The Target meta-annotation type has a single member named value. The type of this member is java.lang.annotation.ElementType[]. ElementType is an enumerated type whose enumerated values represent program elements that can be annotated.

We discussed annotation retention earlier in the chapter. It specifies whether an annotation is discarded by the compiler or retained in the class file, and, if it is retained in the class file, whether it is read by the VM when the class file is loaded. By default, annotations are stored in the class file but not available for runtime reflective access. The three possible retention values (source, class, and runtime) are described by the enumerated type java.lang.annotation.RetentionPolicy .

The Retention meta-annotation type has a single member named value whose type is RetentionPolicy.

Documented is a meta-annotation type used to specify that annotations of some other type should be considered part of the public API of the annotated program element and should therefore be documented by tools like javadoc.
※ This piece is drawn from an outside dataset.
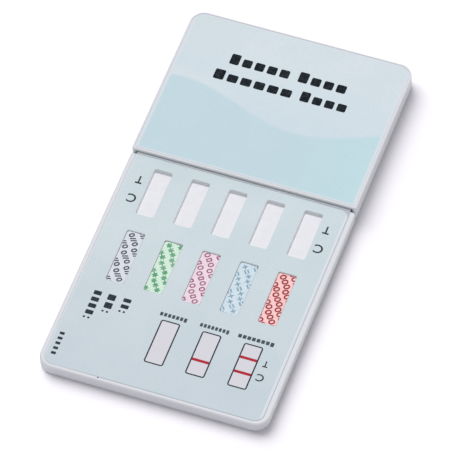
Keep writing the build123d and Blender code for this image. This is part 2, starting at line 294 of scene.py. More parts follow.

Documented is a marker annotation: it has no members.

The @Inherited meta-annotation is a marker annotation that specifies that the annotated type is an inherited one. That is, if an annotation type @Inherited is used to annotate a class, the annotation applies to subclasses of that class as well.

Note that @Inherited annotation types are inherited only by subclasses of an annotated class. Classes do not inherit annotations from interfaces they implement, and methods do not inherit annotations from methods they override.

The Reflection API enforces the inheritance if the @Inherited annotation type is also annotated @Retention(RetentionPolicy.RUNTIME). If you use java.lang.reflect to query a class for an annotation of an @Inherited type, the reflection code checks the specified class and each of its ancestors until an annotation of the specified type is found or the top of the class hierarchy is reached.